SHORT PROBLEM: Return each line of the material verbatim.

DATA BLOCK:
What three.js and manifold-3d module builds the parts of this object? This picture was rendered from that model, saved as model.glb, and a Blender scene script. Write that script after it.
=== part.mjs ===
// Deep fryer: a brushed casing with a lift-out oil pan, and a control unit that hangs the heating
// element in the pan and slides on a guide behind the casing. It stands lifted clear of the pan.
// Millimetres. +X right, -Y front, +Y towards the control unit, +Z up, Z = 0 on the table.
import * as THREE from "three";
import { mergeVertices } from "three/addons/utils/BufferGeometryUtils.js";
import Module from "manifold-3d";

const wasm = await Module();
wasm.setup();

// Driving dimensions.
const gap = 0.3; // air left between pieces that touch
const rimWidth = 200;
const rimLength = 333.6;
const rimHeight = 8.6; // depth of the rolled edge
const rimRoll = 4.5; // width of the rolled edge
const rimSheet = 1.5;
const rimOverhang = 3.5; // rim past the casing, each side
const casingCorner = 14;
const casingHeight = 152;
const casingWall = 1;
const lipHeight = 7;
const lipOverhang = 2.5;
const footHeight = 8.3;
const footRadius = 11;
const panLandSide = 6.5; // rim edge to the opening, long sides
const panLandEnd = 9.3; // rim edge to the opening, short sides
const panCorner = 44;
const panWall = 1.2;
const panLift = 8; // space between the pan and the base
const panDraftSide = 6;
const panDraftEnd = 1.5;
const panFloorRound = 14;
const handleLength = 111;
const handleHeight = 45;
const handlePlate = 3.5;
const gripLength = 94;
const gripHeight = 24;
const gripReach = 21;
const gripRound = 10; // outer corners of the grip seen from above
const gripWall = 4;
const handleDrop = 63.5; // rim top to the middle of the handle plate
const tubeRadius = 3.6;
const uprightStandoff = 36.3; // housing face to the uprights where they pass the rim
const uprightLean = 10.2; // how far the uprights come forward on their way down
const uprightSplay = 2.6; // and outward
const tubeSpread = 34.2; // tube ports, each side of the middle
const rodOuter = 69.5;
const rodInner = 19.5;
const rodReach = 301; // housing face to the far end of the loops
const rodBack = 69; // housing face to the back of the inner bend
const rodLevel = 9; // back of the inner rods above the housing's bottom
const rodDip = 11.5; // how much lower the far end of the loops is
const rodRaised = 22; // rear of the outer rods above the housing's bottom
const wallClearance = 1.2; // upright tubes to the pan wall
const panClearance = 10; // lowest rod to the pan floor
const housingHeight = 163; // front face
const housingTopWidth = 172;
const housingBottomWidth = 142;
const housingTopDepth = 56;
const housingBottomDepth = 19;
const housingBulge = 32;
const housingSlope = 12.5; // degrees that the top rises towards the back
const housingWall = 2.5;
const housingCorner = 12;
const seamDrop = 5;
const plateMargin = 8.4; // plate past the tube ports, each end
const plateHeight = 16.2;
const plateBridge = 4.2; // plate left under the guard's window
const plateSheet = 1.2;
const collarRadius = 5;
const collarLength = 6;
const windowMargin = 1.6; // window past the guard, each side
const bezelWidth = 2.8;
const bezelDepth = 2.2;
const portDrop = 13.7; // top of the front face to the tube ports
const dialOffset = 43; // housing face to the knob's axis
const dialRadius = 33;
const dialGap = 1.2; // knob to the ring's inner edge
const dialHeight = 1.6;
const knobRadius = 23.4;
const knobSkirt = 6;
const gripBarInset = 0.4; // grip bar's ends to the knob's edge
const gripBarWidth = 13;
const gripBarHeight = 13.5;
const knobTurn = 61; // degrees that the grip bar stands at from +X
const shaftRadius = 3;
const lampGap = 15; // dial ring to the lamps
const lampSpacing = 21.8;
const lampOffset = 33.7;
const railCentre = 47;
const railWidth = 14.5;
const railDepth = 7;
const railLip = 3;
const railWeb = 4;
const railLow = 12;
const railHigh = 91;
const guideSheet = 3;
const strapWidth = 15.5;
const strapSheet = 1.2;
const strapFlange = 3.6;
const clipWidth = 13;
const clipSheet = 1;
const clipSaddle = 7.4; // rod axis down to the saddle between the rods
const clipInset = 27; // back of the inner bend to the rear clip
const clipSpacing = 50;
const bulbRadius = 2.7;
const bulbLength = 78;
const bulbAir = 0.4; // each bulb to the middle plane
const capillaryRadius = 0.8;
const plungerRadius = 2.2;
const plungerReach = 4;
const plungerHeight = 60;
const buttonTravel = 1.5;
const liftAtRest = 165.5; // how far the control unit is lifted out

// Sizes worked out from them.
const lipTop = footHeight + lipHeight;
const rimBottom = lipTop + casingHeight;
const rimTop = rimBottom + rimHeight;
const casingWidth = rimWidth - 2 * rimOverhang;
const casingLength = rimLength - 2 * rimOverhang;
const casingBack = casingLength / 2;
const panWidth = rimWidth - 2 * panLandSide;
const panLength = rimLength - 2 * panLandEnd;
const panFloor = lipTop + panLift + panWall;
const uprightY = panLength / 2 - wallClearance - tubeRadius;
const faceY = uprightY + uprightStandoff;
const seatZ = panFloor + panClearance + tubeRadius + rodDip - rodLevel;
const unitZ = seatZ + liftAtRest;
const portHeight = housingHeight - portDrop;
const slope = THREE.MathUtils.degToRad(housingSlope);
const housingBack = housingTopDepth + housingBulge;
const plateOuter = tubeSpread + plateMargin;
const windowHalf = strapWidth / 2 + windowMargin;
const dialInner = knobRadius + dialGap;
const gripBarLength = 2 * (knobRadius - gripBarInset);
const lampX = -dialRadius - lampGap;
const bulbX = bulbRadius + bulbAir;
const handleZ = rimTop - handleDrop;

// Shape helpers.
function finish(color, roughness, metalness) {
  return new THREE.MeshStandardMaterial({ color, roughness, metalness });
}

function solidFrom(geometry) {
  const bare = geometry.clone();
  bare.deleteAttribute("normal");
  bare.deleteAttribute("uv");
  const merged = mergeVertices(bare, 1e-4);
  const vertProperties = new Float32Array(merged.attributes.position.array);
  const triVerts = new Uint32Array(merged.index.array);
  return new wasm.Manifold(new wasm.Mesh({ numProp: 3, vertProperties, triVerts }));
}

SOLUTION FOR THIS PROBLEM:
What three.js and manifold-3d module builds the parts of this object? This picture was rendered from that model, saved as model.glb, and a Blender scene script. Write that script after it.
=== part.mjs ===
// Deep fryer: a brushed casing with a lift-out oil pan, and a control unit that hangs the heating
// element in the pan and slides on a guide behind the casing. It stands lifted clear of the pan.
// Millimetres. +X right, -Y front, +Y towards the control unit, +Z up, Z = 0 on the table.
import * as THREE from "three";
import { mergeVertices } from "three/addons/utils/BufferGeometryUtils.js";
import Module from "manifold-3d";

const wasm = await Module();
wasm.setup();

// Driving dimensions.
const gap = 0.3; // air left between pieces that touch
const rimWidth = 200;
const rimLength = 333.6;
const rimHeight = 8.6; // depth of the rolled edge
const rimRoll = 4.5; // width of the rolled edge
const rimSheet = 1.5;
const rimOverhang = 3.5; // rim past the casing, each side
const casingCorner = 14;
const casingHeight = 152;
const casingWall = 1;
const lipHeight = 7;
const lipOverhang = 2.5;
const footHeight = 8.3;
const footRadius = 11;
const panLandSide = 6.5; // rim edge to the opening, long sides
const panLandEnd = 9.3; // rim edge to the opening, short sides
const panCorner = 44;
const panWall = 1.2;
const panLift = 8; // space between the pan and the base
const panDraftSide = 6;
const panDraftEnd = 1.5;
const panFloorRound = 14;
const handleLength = 111;
const handleHeight = 45;
const handlePlate = 3.5;
const gripLength = 94;
const gripHeight = 24;
const gripReach = 21;
const gripRound = 10; // outer corners of the grip seen from above
const gripWall = 4;
const handleDrop = 63.5; // rim top to the middle of the handle plate
const tubeRadius = 3.6;
const uprightStandoff = 36.3; // housing face to the uprights where they pass the rim
const uprightLean = 10.2; // how far the uprights come forward on their way down
const uprightSplay = 2.6; // and outward
const tubeSpread = 34.2; // tube ports, each side of the middle
const rodOuter = 69.5;
const rodInner = 19.5;
const rodReach = 301; // housing face to the far end of the loops
const rodBack = 69; // housing face to the back of the inner bend
const rodLevel = 9; // back of the inner rods above the housing's bottom
const rodDip = 11.5; // how much lower the far end of the loops is
const rodRaised = 22; // rear of the outer rods above the housing's bottom
const wallClearance = 1.2; // upright tubes to the pan wall
const panClearance = 10; // lowest rod to the pan floor
const housingHeight = 163; // front face
const housingTopWidth = 172;
const housingBottomWidth = 142;
const housingTopDepth = 56;
const housingBottomDepth = 19;
const housingBulge = 32;
const housingSlope = 12.5; // degrees that the top rises towards the back
const housingWall = 2.5;
const housingCorner = 12;
const seamDrop = 5;
const plateMargin = 8.4; // plate past the tube ports, each end
const plateHeight = 16.2;
const plateBridge = 4.2; // plate left under the guard's window
const plateSheet = 1.2;
const collarRadius = 5;
const collarLength = 6;
const windowMargin = 1.6; // window past the guard, each side
const bezelWidth = 2.8;
const bezelDepth = 2.2;
const portDrop = 13.7; // top of the front face to the tube ports
const dialOffset = 43; // housing face to the knob's axis
const dialRadius = 33;
const dialGap = 1.2; // knob to the ring's inner edge
const dialHeight = 1.6;
const knobRadius = 23.4;
const knobSkirt = 6;
const gripBarInset = 0.4; // grip bar's ends to the knob's edge
const gripBarWidth = 13;
const gripBarHeight = 13.5;
const knobTurn = 61; // degrees that the grip bar stands at from +X
const shaftRadius = 3;
const lampGap = 15; // dial ring to the lamps
const lampSpacing = 21.8;
const lampOffset = 33.7;
const railCentre = 47;
const railWidth = 14.5;
const railDepth = 7;
const railLip = 3;
const railWeb = 4;
const railLow = 12;
const railHigh = 91;
const guideSheet = 3;
const strapWidth = 15.5;
const strapSheet = 1.2;
const strapFlange = 3.6;
const clipWidth = 13;
const clipSheet = 1;
const clipSaddle = 7.4; // rod axis down to the saddle between the rods
const clipInset = 27; // back of the inner bend to the rear clip
const clipSpacing = 50;
const bulbRadius = 2.7;
const bulbLength = 78;
const bulbAir = 0.4; // each bulb to the middle plane
const capillaryRadius = 0.8;
const plungerRadius = 2.2;
const plungerReach = 4;
const plungerHeight = 60;
const buttonTravel = 1.5;
const liftAtRest = 165.5; // how far the control unit is lifted out

// Sizes worked out from them.
const lipTop = footHeight + lipHeight;
const rimBottom = lipTop + casingHeight;
const rimTop = rimBottom + rimHeight;
const casingWidth = rimWidth - 2 * rimOverhang;
const casingLength = rimLength - 2 * rimOverhang;
const casingBack = casingLength / 2;
const panWidth = rimWidth - 2 * panLandSide;
const panLength = rimLength - 2 * panLandEnd;
const panFloor = lipTop + panLift + panWall;
const uprightY = panLength / 2 - wallClearance - tubeRadius;
const faceY = uprightY + uprightStandoff;
const seatZ = panFloor + panClearance + tubeRadius + rodDip - rodLevel;
const unitZ = seatZ + liftAtRest;
const portHeight = housingHeight - portDrop;
const slope = THREE.MathUtils.degToRad(housingSlope);
const housingBack = housingTopDepth + housingBulge;
const plateOuter = tubeSpread + plateMargin;
const windowHalf = strapWidth / 2 + windowMargin;
const dialInner = knobRadius + dialGap;
const gripBarLength = 2 * (knobRadius - gripBarInset);
const lampX = -dialRadius - lampGap;
const bulbX = bulbRadius + bulbAir;
const handleZ = rimTop - handleDrop;

// Shape helpers.
function finish(color, roughness, metalness) {
  return new THREE.MeshStandardMaterial({ color, roughness, metalness });
}

function solidFrom(geometry) {
  const bare = geometry.clone();
  bare.deleteAttribute("normal");
  bare.deleteAttribute("uv");
  const merged = mergeVertices(bare, 1e-4);
  const vertProperties = new Float32Array(merged.attributes.position.array);
  const triVerts = new Uint32Array(merged.index.array);
  return new wasm.Manifold(new wasm.Mesh({ numProp: 3, vertProperties, triVerts }));
}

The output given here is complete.